Le 10 février 2020, la compagnie publique aérienne Scandinavian Airlines (SAS) publiait sur sa chaîne Youtube une vidéo promotionnelle intitulée « Qu’est-ce qui est vraiment scandinave ? » (What is truly Scandinavian ?). La réponse était immédiatement donnée : « Absolument rien. Tout a été copié ». La démocratie est grecque, le congé parental, suisse ; le pain de seigle, turc ; les mouvements féministes, américains. « Nous ne valons pas mieux que nos ancêtres vikings », confesse la narratrice, selon laquelle ce qui fait la fierté des Scandinaves a été pris lors de voyages à l’étranger. Et de conclure que la seule chose qui soit authentiquement scandinave est cette attitude à s’ouvrir au monde, à la diversité, qui, comme chacun sait, est facteur d’innovation et de progrès.
On l’aura remarqué, cette entreprise sort quelque peu du domaine économique. Sa réclame ne vante pas la qualité de son personnel, le prix attractif de ses prestations, le confort et la sécurité de ses avions, ou encore l’offre pléthorique de ses destinations. Ce n’est pas la première fois qu’une société s’engage sur le terrain politique et se fait le porte-voix d’une idéologie. Cela devient même une habitude, sous la houlette des néo-titans numériques de la Silicon Valley ou du mouvement de censure Sleeping Giants.

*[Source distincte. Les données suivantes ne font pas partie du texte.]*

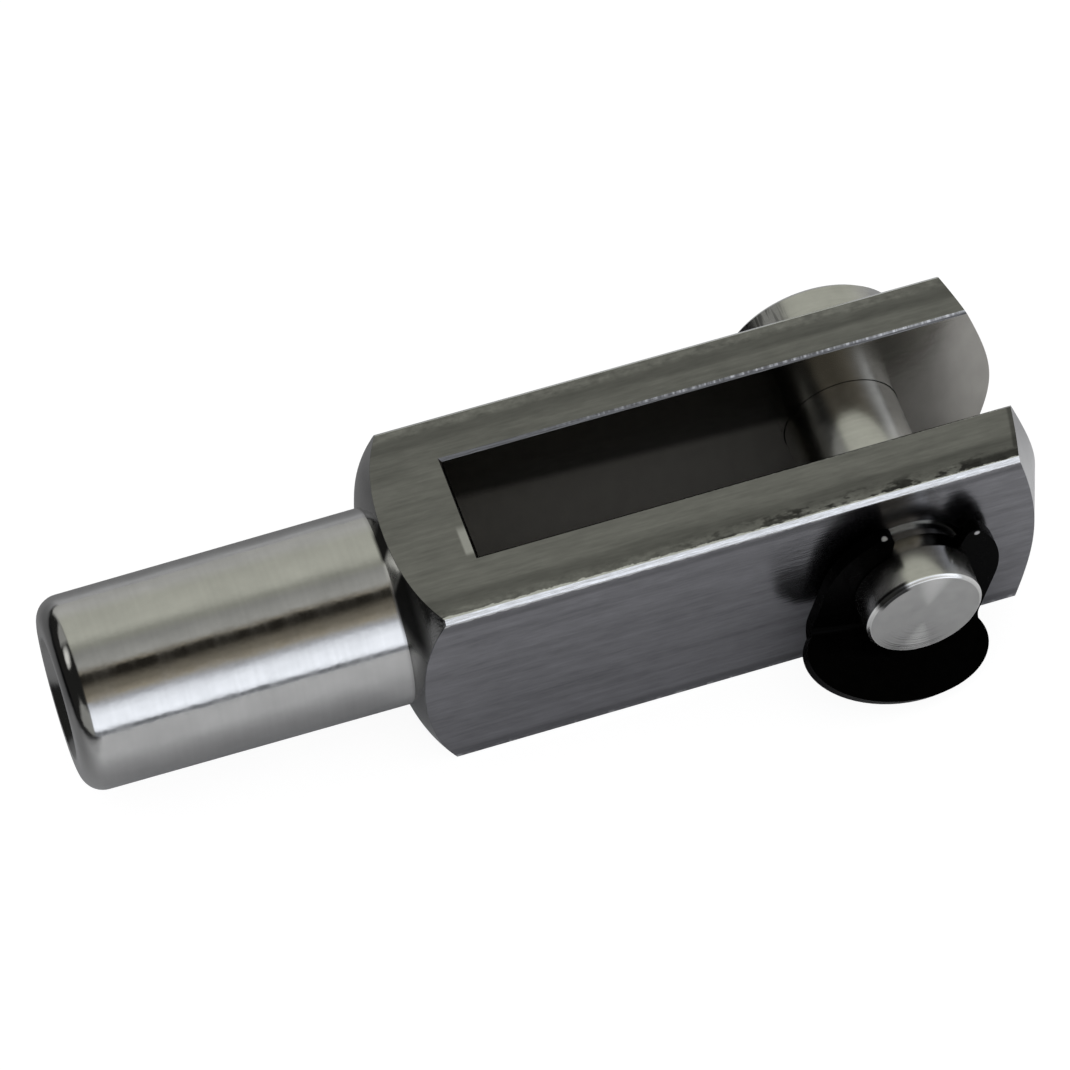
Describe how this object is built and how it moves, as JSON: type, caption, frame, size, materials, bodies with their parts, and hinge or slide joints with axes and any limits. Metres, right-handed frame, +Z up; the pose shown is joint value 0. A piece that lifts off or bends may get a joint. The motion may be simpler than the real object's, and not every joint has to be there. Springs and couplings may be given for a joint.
{
  "type": "clevis rod end",
  "caption": "Steel clevis rod end: fork milled from square bar with a tapped round shank, and a headed pin across its ears held by a black spring clip with a thumb lip.",
  "frame": {"origin": "where the pin's axis crosses the axis of the bar and shank", "axes": "+X along the shank towards the ears, +Y along the pin towards its head, +Z up, square to both"},
  "size_m": [0.0665, 0.0254, 0.016],
  "materials": {
    "fork_steel": "drawn flats with fine lengthwise lines, turned shank polished",
    "pin_steel": "turned and bright",
    "clip_black": "glossy black"
  },
  "bodies": {
    "fork": {"fork": "fork_steel"},
    "pin": {"pin": "pin_steel"},
    "clip": {"clip": "clip_black"}
  },
  "joints": [
    {"name": "pin_spin", "type": "hinge", "parent": "fork", "child": "pin", "pos_m": [0, 0, 0], "axis": [0, 1, 0], "continuous": true},
    {"name": "clip_spin", "type": "hinge", "parent": "pin", "child": "clip", "pos_m": [0, 0, 0], "axis": [0, 1, 0], "continuous": true}
  ]
}
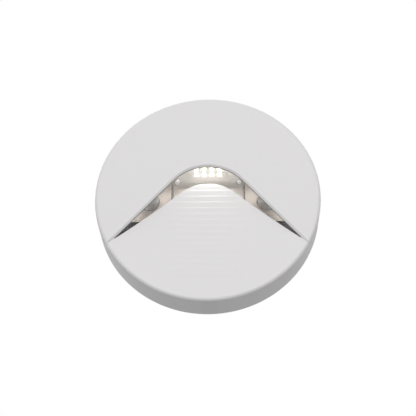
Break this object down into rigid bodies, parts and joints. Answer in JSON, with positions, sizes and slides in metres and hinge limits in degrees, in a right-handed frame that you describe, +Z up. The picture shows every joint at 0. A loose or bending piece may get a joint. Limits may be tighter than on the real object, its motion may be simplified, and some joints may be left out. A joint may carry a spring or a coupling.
{
  "type": "step light",
  "caption": "Round surface-mounted step light: white die-cast cover with an eyebrow window throwing LED light down a scooped, finely stepped ramp, on a wall bracket held by side set screws.",
  "frame": {"origin": "centre of the face that lies on the wall, at the middle of the wall bracket's back", "axes": "+Y into the wall along the fixing screws, so the front faces -Y; +X to the viewer's right; +Z up"},
  "size_m": [0.14, 0.0232, 0.14],
  "materials": {
    "white_powder_coat": "fine satin powder coat",
    "clear_lens": "clear, polished",
    "black_rubber": "matt moulded rubber",
    "grey_foam": "closed-cell foam",
    "black_powder_coat": "fine matt powder coat",
    "zinc_steel": "bright zinc plate",
    "stainless": "stainless, machined",
    "satin_aluminium": "satin sheet, polished flange",
    "white_solder_mask": "white solder mask",
    "led_body": "moulded package",
    "led_phosphor": "silicone with phosphor",
    "beige_plastic": "moulded, fine texture",
    "green_solder_mask": "green solder mask on laminate",
    "black_package": "moulded epoxy",
    "capacitor_sleeve": "shrunk sleeve",
    "ferrite": "sintered, wound",
    "fuse_glass": "glass tube between caps",
    "natural_nylon": "moulded nylon",
    "brass": "turned brass",
    "tinned_copper": "tinned",
    "brown_insulation": "smooth insulation",
    "blue_insulation": "smooth insulation",
    "green_yellow_insulation": "smooth insulation",
    "red_insulation": "smooth insulation",
    "black_insulation": "smooth insulation"
  },
  "bodies": {
    "root": {"back_plate": "black_powder_coat", "back_plate_screws": "stainless", "back_plate_seal": "black_rubber", "cable_grommet": "black_rubber", "driver_board": "green_solder_mask", "driver_board_screws": "stainless", "driver_capacitor": "capacitor_sleeve", "driver_chip": "black_package", "driver_fuse": "fuse_glass", "driver_inductor": "ferrite", "driver_rectifier": "black_package", "earth_screw": "brass", "earth_tag": "tinned_copper", "front_cover": "white_powder_coat", "lamp_bracket": "satin_aluminium", "lamp_bracket_screws": "stainless", "lead_earth": "green_yellow_insulation", "lead_led_negative": "black_insulation", "lead_led_positive": "red_insulation", "lead_live": "brown_insulation", "lead_neutral": "blue_insulation", "led_board": "white_solder_mask", "led_board_screws": "stainless", "led_packages": "led_body", "led_phosphors": "led_phosphor", "lens_gasket": "black_rubber", "reflector_tray": "beige_plastic", "side_screws": "stainless", "terminal_block": "natural_nylon", "terminal_fixing_screws": "stainless", "terminal_screws": "brass", "tray_screws": "stainless", "wall_bracket": "zinc_steel", "wall_gasket": "grey_foam", "window_lens": "clear_lens"}
  },
  "joints": []
}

Mais la technique n’apparaît pas aussi neutre qu’on pourrait le penser. En effet, l’avion est présenté comme la meilleure manière de vivre cette vocation de voyageurs et de faire venir chez soi tous ces éléments étrangers devenus scandinaves par construction. Et c’est un fait que l’avion est le moyen le plus efficace de raccourcir les distances, de faire du lointain un proche, ce qui n’est pas sans effets sur notre rapport au monde, à notre pays et à nos compatriotes, favorisant une forme de sécession mentale, dans la mesure où il est plus rapide et plus facile de prendre un vol pour une destination exotique que de se rendre dans tel territoire à l’écart des métropoles. Jusqu’à la situation, contre laquelle Rousseau nous met en garde, de « ces cosmopolites qui vont chercher au loin dans leurs livres des devoirs qu’ils dédaignent de remplir autour d’eux ». La consommation de kérosène aidant, c’est tout simplement parce que ce « autour d’eux » est changeant. Consolons-nous : la vidéo en question – vue, quelques jours après sa publication, par presque 800 000 personnes – a reçu près de 90 % d’avis négatifs.